C’est pourquoi nous allons continuer cette analyse du rapport Arts plastiques société maghrébine, à travers l’examen d’autres cas parmi ceux que présente la pratique picturale en Tunisie. Et comme nous nous sommes déjà référés à la production d’un artiste de l’École de Tunis, nous allons procéder à l’examen d’une oeuvre d’un autre artiste du même groupe, Ali BELLAGHA.
Il s’agit d’une peinture sur bois, figurant une femme assise sur un fauteuil, devant une sorte de guéridon traditionnel, petite table ronde à pied central unique qui supporte, parfois, un plateau en métal gravé, meuble familier aux demeures citadines anciennes. La femme tient dans sa main droite une rose.

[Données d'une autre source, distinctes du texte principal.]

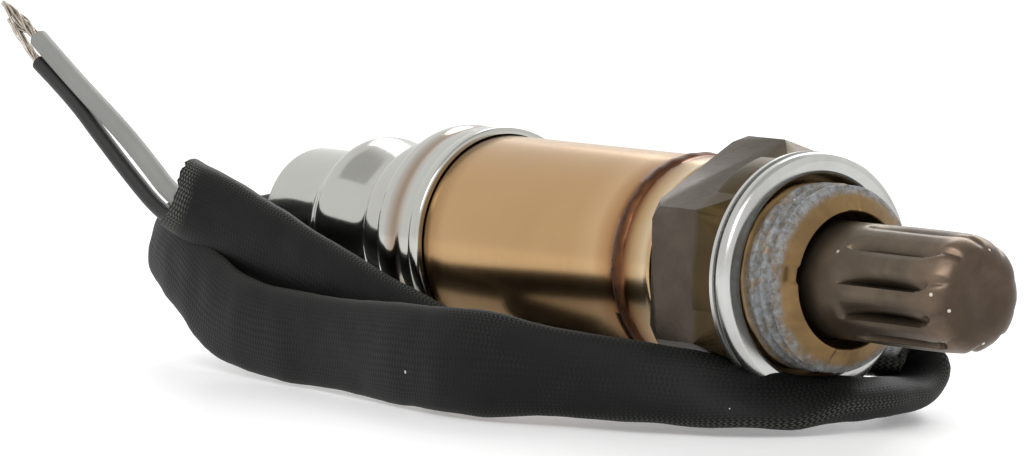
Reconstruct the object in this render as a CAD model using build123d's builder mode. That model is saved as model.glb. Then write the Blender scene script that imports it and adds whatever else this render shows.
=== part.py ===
from build123d import *
from math import cos, radians, sin
import os

# Exhaust-gas oxygen sensor, lying on its own folded sleeving. Millimetres.
# The sensor's axis is X with the probe at +X, Z is up, and the origin is the
# centre of the seat that the sealing ring presses against.

# Threaded hexagon shell
hex_across_flats = 22.0
hex_back_x = -9.4
hex_front_x = -3.2
hex_roll_deg = 148.6
hex_corner_drop = 1.15
seat_flange_r = 11.45
thread_r = 9.0
thread_end_x = 5.0
nose_x = 6.8
nose_edge_w = 0.15
probe_seat_x = 2.0
stake_count = 4
stake_first_deg = 85.0
stake_w = 2.4
stake_depth = 0.55
core_bore_r = 6.5
core_bore_x = -3.0
throat_r = 4.2
collar_end_x = -17.5

# Sealing ring, folded from sheet
ring_play = 0.85
ring_band = 2.0
ring_w = 2.25
ring_sheet = 0.45
ring_slit = 0.4

# Shield tube with louvres
tube_r = 5.6
tube_wall = 0.4
tube_end_x = 25.7
tube_end_round = 2.9
tube_foot_w = 0.6
tube_foot_out = 0.95
louvre_count = 10
louvre_first_deg = 11.0
louvre_front_x = 22.4
louvre_back_x = 11.2
louvre_deg = 17.0
louvre_drop = 0.95

# Sensing element and what seats it
cell_collar_r = 6.2
cell_r = 3.5
cell_tip_r = 2.6
cell_tip_x = 20.4
cell_collar_w = 3.2
cell_tail_r = 4.3
cell_tail_x = -12.6
cell_bore_r = 1.8
seat_washer_w = 0.5
packing_w = 3.0
clamp_w = 1.8

# Contact train
bush_flange_w = 0.8
bush_flange_r = 3.9
pin_r = 0.6
pin_fit = 0.1
support_r = 5.2
support_play = 0.33
support_collar_w = 3.6
spring_w = 1.4
spring_sheet = 0.5
tab_w = 0.5
lead_y = 2.1
ground_ring_w = 0.6
crimp_r = 1.35
crimp_len = 7.0
insulator_len = 8.6
insulator_in = 0.6

# Barrel
barrel_r = 10.33
barrel_wall = 0.8
barrel_front_x = -10.3
barrel_lip_w = 0.6
barrel_lip_rise = 0.22
weld_x = -15.2
weld_w = 1.5
weld_rise = 0.35
barrel_end_x = -49.8
barrel_end_turn = 3.13

# Rear cap
cap_front_x = -44.9
cap_wall = 0.6
cap_play = 0.17
cap_rim_w = 1.1
cap_rim_rise = 0.08
cap_groove_x = -48.9
cap_groove_w = 1.7
cap_groove_depth = 0.22
skirt_end_x = -53.2
neck_x = -61.9
neck_in = 3.6
bulge_x = -65.3
bulge_in = 2.2
spout_x = -71.2
spout_in = 4.0
cap_end_x = -74.6

# Leads and sleeving
lead_wire_r = 1.0
thin_wire_r = 0.85
strand_share = 0.62
lead_straight = 4.5
tip_straight = 1.8
wall_cloth = 0.5
mouth_depth = 9.0
fit_gap = 0.05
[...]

Sa main gauche repose sur son genou, tandis que la masse de ses cheveux abondants qui lui couvrent le dos est surmontée d’une couronne.
Mais cette description anecdotique n’aurait aucune portée réelle, si elle n’était accompagnée de celle du style, d’une originalité évidente, à travers lequel le peintre a représenté cette scène d’intérieur traditionnel, sous le titre de Femme de Haroun Errachid. (1965)
La facture, autant que le titre de l’œuvre, fait une allusion directe à la peinture sous-verre dont nous avons déjà évoqué la présence dans les références implicites de la « fresque » de GORGI.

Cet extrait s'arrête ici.